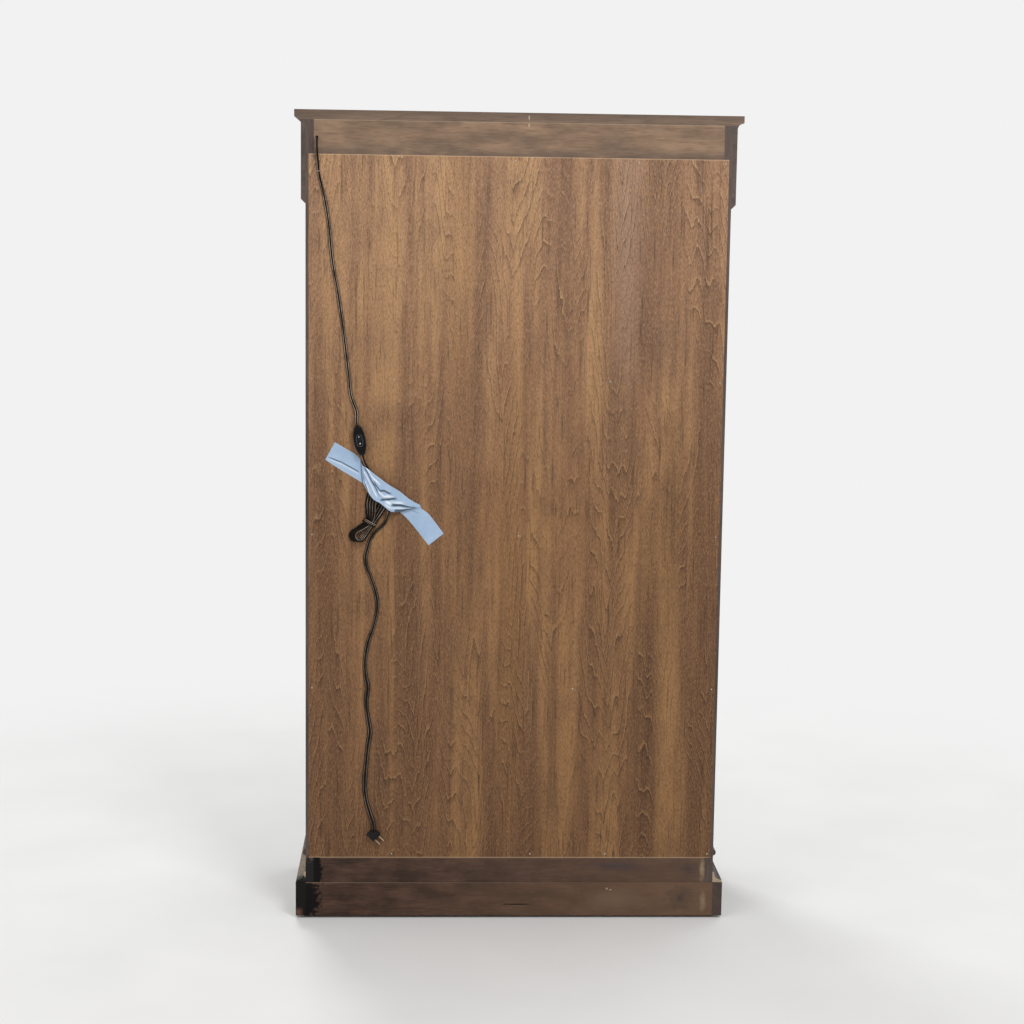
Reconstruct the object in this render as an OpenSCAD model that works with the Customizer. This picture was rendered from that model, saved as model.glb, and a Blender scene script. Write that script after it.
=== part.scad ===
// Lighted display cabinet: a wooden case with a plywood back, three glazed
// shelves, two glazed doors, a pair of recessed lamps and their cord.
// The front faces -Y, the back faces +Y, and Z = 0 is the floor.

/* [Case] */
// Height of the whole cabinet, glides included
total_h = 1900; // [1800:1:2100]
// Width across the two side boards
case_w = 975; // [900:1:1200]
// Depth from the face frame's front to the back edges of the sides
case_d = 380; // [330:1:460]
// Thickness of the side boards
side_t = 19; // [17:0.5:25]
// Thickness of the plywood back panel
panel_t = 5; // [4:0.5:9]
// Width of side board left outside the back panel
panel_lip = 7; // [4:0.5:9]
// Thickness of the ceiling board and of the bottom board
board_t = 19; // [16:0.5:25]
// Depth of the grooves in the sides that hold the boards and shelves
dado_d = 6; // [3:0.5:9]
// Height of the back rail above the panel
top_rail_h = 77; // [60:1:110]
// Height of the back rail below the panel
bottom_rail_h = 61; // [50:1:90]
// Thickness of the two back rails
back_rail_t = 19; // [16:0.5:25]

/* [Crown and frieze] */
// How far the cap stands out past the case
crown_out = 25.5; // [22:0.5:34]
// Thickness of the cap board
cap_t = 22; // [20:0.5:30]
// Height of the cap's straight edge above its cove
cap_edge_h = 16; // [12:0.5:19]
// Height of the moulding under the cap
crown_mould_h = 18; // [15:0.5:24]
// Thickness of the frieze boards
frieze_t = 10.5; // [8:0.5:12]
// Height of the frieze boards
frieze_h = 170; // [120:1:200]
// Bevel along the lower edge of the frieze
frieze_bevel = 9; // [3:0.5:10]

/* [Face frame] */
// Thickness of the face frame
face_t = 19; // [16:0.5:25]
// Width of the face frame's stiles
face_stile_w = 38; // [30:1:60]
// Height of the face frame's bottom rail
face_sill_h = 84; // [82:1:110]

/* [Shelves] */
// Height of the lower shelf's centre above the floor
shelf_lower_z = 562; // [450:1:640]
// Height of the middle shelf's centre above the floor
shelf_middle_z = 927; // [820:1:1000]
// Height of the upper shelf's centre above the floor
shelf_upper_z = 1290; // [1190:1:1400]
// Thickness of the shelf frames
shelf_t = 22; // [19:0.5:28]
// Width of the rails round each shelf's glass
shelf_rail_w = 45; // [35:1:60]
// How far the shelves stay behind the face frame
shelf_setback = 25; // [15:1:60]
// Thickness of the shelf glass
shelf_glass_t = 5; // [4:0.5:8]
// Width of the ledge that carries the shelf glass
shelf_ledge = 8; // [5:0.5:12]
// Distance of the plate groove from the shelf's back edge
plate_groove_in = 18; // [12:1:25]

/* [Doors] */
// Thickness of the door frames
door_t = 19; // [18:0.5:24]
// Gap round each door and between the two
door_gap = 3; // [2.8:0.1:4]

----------

SHORT EXERCISE:
Return exactly, please, the lines of the material from the first one down to and including the line where "is the floor." appears.

WRITTEN ANSWER:
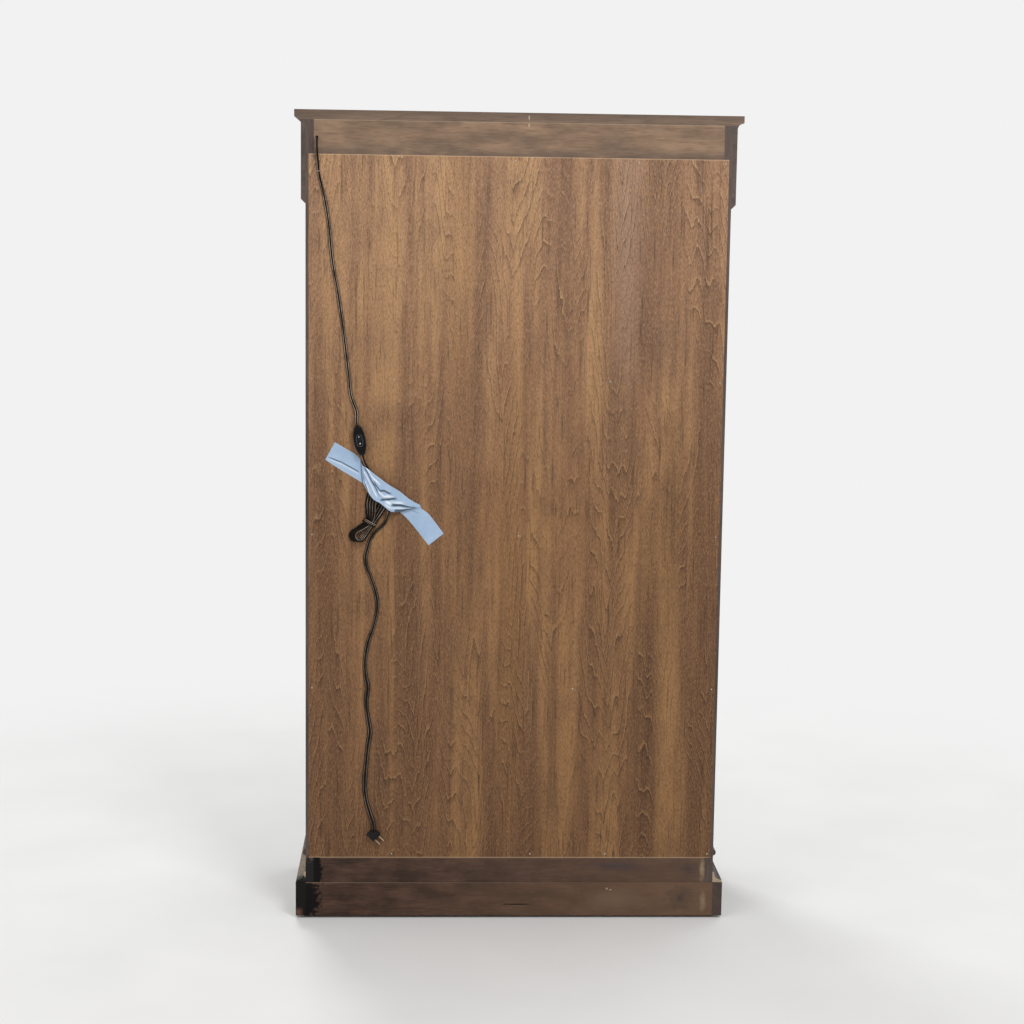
Reconstruct the object in this render as an OpenSCAD model that works with the Customizer. This picture was rendered from that model, saved as model.glb, and a Blender scene script. Write that script after it.
=== part.scad ===
// Lighted display cabinet: a wooden case with a plywood back, three glazed
// shelves, two glazed doors, a pair of recessed lamps and their cord.
// The front faces -Y, the back faces +Y, and Z = 0 is the floor.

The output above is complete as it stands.